この一連の過程から浮かび上がるのは、金融商品における信頼の脆さと裏付け資産の重要性である。GLDMは便利な金投資手段として普及したが、その価値の根底には常に現物金との交換可能性に対する信頼が横たわっていた。その紐帯が断たれれば、市場がどれほど激しく動揺しうるか、本検討は如実に示している。一方で、完全な無価値に転落しないのもまた事実であり、それは金融商品に実体的裏付けがあることの救済でもある。最終的に残るGLDMの価値は、投資家が「将来の希望」と「現在の不安」を秤にかけて見いだした折衷の産物と言えるだろう。これは弁証法的に言えば、危機を通じて価値の意味が問い直され、新たな理解に到達するプロセスだったとも総括できる。投資家にとっては、今回のシナリオはリスク管理と分散投資の重要性を再認識させる教訓となる。つまり、いかに安全そうに見える金融商品でも極端な状況下では本源的価値との齟齬が生じ得ること、そして最終的に頼りになるのは何らかの形での実物資産の価値であることが浮き彫りになったのである。GLDMの兌換停止による混乱とその収束は、金融市場における信頼と価値の弁証法を体現する出来事であり、その経験は市場をより強靭で賢明なものへと進化させるだろう。

要約(主要ポイント)

  • GLDMの価値基盤: GLDMは信託内の金現物を裏付けとするETFであり、通常は現物との交換(兌換)可能性への信認によって金価格と連動した価値を維持している。

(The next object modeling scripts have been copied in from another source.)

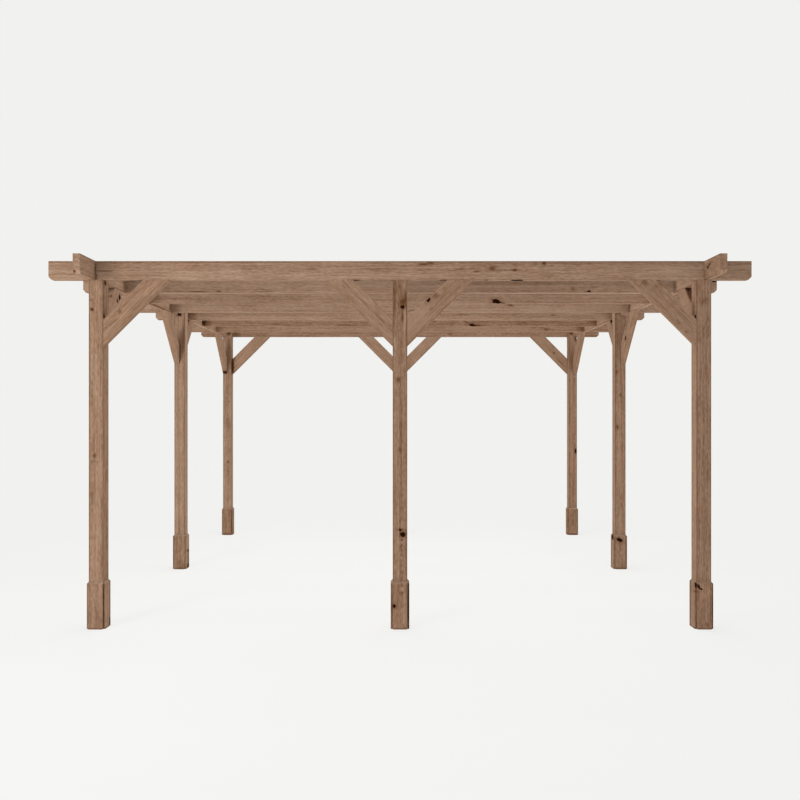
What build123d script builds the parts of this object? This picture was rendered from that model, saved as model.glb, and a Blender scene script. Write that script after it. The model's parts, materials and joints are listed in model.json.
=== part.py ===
from build123d import *
import os

# Wooden pergola: a free-standing open frame of planed softwood, square in plan.
# Eight posts stand round the edge, three along each side and no post in the middle.
# Two side beams run front to back over the side posts, and eight rafters run across
# them, halved into the side beams so that all the tops are level. Every post is braced
# to the beams it carries, and four boards clad the foot of each post.
# Millimetres. The origin is on the floor at the centre of the plan. +Z is up, +X runs
# along the rafters to the right, and -Y is the front.

# Posts
POST = 93.0  # side of the square section
ROW_PITCH = 1945.0  # between neighbouring post centres, both ways
TOP = 2354.0  # floor to the level top of posts, beams and rafters

# Rafters and side beams, from one stock section
BEAM_DEPTH = 120.0
BEAM_THICKNESS = 44.0
RAFTER_LENGTH = 4500.0
RAFTER_COUNT = 8
SIDE_BEAM_LENGTH = 4490.0
END_CHAMFER = 20.0  # cut off the lower corner of each end
HALVING = BEAM_DEPTH / 2  # depth of each half of the crossing joints

# Knee braces, 45 degrees, mitred against the post and the beam
BRACE_WIDTH = 120.0  # across the grain, in the plane of the brace
BRACE_LEG = 424.0  # from the corner of post and beam to the lower arris

# Boards round the foot of each post
FOOT_HEIGHT = 303.0
FOOT_THICKNESS = 13.0
FOOT_SETBACK = 1.0  # from the arris of the post to each long edge of a board

# Places that follow from these
OUTER = ROW_PITCH + POST / 2  # from the centre to the outer faces of the frame
SHOULDER = TOP - BEAM_DEPTH  # underside of the beams, and the seats on the posts
RAFTER_PITCH = (2 * OUTER - BEAM_THICKNESS) / (RAFTER_COUNT - 1)
BRACE_CUT = BRACE_WIDTH * 2**0.5  # length of a mitred end
LEFT, CENTRE, RIGHT = -1, 0, 1
FRONT, MIDDLE, REAR = -1, 0, 1
COLUMNS = {"left": LEFT, "centre": CENTRE, "right": RIGHT}
ROWS = {"front": FRONT, "middle": MIDDLE, "rear": REAR}


def outer_timber(side):
    """Centre line of a timber whose outer face is flush with the posts on that side."""
    return side * (OUTER - BEAM_THICKNESS / 2)


def rafter_place(index):
    """Centre line of a rafter, counted from the front, in Y."""
    return outer_timber(FRONT) + index * RAFTER_PITCH


def post(column, row):
    """Square post with its top notched on the outer faces, which leaves a tongue
    inside the beams that rest on the shoulder."""
    body = Pos(column * ROW_PITCH, row * ROW_PITCH, TOP / 2) * Box(POST, POST, TOP)
    seat_height = SHOULDER + BEAM_DEPTH / 2
    if column != CENTRE:
        body -= Pos(outer_timber(column), row * ROW_PITCH, seat_height) * Box(
            BEAM_THICKNESS, POST, BEAM_DEPTH
        )
    if row != MIDDLE:
        body -= Pos(column * ROW_PITCH, outer_timber(row), seat_height) * Box(
            POST, BEAM_THICKNESS, BEAM_DEPTH
        )
    return body


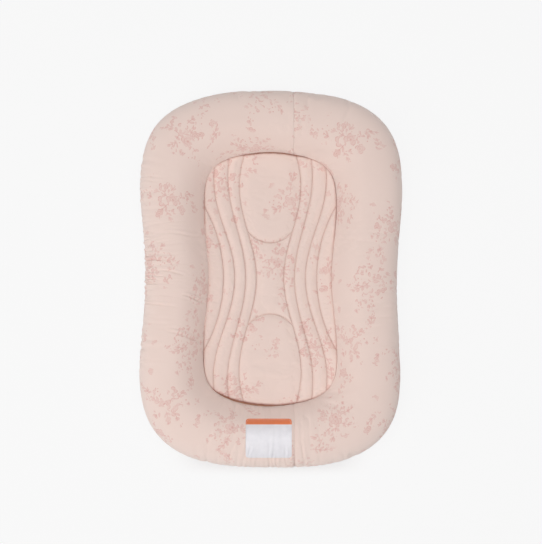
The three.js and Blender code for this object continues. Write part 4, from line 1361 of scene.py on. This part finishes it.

  • 兌換停止の衝撃: GLDMが金との兌換を停止すれば、その信頼が崩壊し、裁定取引も機能しなくなるため、短期的にGLDMの市場価格はパニック的な売りによって急落・暴落する可能性が高い。
  • 残存価値と自己調整: 暴落後も信託内の金そのものは残存するため、時間経過とともに市場はそれを織り込み、GLDM価格はゼロにはならず割安な水準で安定する公算が大きい。投資家の合理的期待や他資産への資金シフトによる調整が働き、新たな均衡価格が形成される。
  • 価値の本質再認識: このプロセスは、金融商品の価値が集団的信頼実物資産の裏付けに大きく依存していることを浮き彫りにした。兌換という約束が失われれば価値は大きく毀損する一方、裏付け資産の存在が最終的な下支えとなりうる。
  • 教訓と影響: GLDM兌換停止のシナリオは、投資家に信頼の脆弱性とリスク管理の重要性を喚起し、「紙の資産」と「実物資産」の関係を問い直す契機となる。また、市場や規制面でも、同様のリスクへの備えや開示強化などの対応が促され、金融システムはこの経験を経て一層の成熟へ向かうと考えられる。